Whose mistake is this?
That is movie romanticism not real life. In real life by death or separation of lover or spouse ppl do not stop living. Few may stop living but not all majority will move on in life. Life is running water not stagnant
I would prefer Rudra or Maya whoever survives lives and does good work for his/her family and society
I again agree on your point.. Having memories of loved one & live a whole life just by thinking of their memories will be painful which have been narrated in the story of Ramayana..
Sita-Ram faced the same kind of life.. which has so many difficulties..
Sita lived for her kids & Ram lived for his peoples.. but their love was there & Unique!
I am talking here of obsessive lovers here in my above statements not normal humans
obsessive lovers who end life if lover dies
or obsessive lovers who cannot take rejection of love and throw acid or end life
I think parents must give freedom to kids to choose spouse or even to choose if they really want to marry and when etc
But you see in indian society usually marraiges take place at very young age and usually parents decide spouse for them based on parents criteria
Now i come to the fact why indian children quietly accept parents marriage decision because many are not financially independent, many are not well educated cannot get jobs are dependent on parents for living, some do not have braveness to rebel at all, few are over obedient, few like rudra said have younger sibling and family responsibilities etc many reasons for accepting parents choice of spouse even if they dislike. We are not an individual culture like US where after 16 years of age kids work and fund own education and than do job and live life independent of family and parents. Till 25 years parents fund education, food, even marraige funds. So that is why kids remain obedient not out of any real respect in first place they have no choice in life. Second our society hate kids who rebel against parents on any view be it marraige or education etc and do not let them live in peace
But for an educated man like rudra no such restriction is there
Rudra could always leave house if mj had not agreed for maya being his wife but he never told parents at all here
With rudra you cannot say he was forced in marraige, he only proposed marraige first not MJ in order to avoid his feeling for maya
We cannot blame Mj and antara for fixing rudras marraige to ananya not maya
I will say this now rudra is wrong in choice of partner, if mj knows mayas real intention does he not have right to stop rudra. He tried stopping rishi and he died.
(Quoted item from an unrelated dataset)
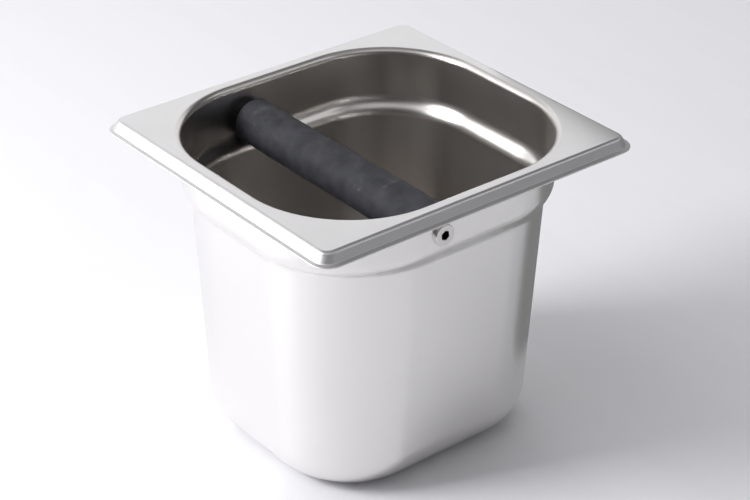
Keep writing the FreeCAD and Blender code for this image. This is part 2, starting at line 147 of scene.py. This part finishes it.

But if parents advice correctly too will kids be ready to listen in life, noo. So i would say let them learn hard way let them fall and learn. But many indian parents get obsessed they do not allow kids to fall and learn always hand holding goes on thats way society is but
Lets leave sati apart it was done more for social reason than religious. In olden days women were not financially independent at all. Once husband dies she became dependent on in laws and in laws do not want that burden so they insisted on sati. Sometimes womens parents and brothers also forced her to do sati as they do not want to look after her all life financially. Society alone cannot be blamed. Many ppl lived after husband died in 16th century too.
I would like to give example of some princess of mewar in 15th and 16th century.
Mewars king rao maldeo had many daughters. One daughter married sher shah suri emperor and when he died she went and stayed with her younger brother. Another daughter married bahadur shah king of Gujarat when he died she went and stayed in her sisters house(sisters sasural husband house). Another daughter married Haji khan she stayed with her brother udai singh after husband death, youngest daughter rukmavathi married akbar, she stayed with prince salim after akbars death, another daughter married maharana pratap she lived with maharana amar singh(son of maharana) after ranas death etc Many of these princess were hardly 25 years or 30 years when their husbands died so they lived with their step sons or sisters or brothers house of their choice i guess whom ever they wanted to stay with. So it was not like sati was compulsory after husband death. If they had someone who would take care of them financially etc they lived with those relatives. Although in 15th century sati was very prevelant that too in rajasthan all these rajputh rajasthani princess lived. So its not like sati was society mandated only. I have taken only ne family i can give many other queen name who did not die after husbands death and lived with siblings or sons etc. Many did not have own siblings they were step siblings or many did not have own kids all step kids yet they lived with them. Because those step siblings and step kids were ready to take care of these women and not force them to do sati at such young ages. So they lived. Some even stayed in their sisters sasurals, how good humans their sisters husbands must be to take care of sisters siblings all life.
In 21st century can a sister go and stay in another sisters sasural all life? I doubt. But in 16th century ppl were so good and family oriented they gave shelter to wife's widowed sister. In 21st century will step sons be ready to take care of step moms all life? Very rare today own sons not ready to take care of mother forget a step son. But in 16th century a step mom was also respected like an own mother and stayed with step sons. Its not like if they have no kids they are abondoned by step kids. In 21st century all this scenario is unthinkable. So some practice like sati may be bad in olden times. But other systems were good and better than todays times.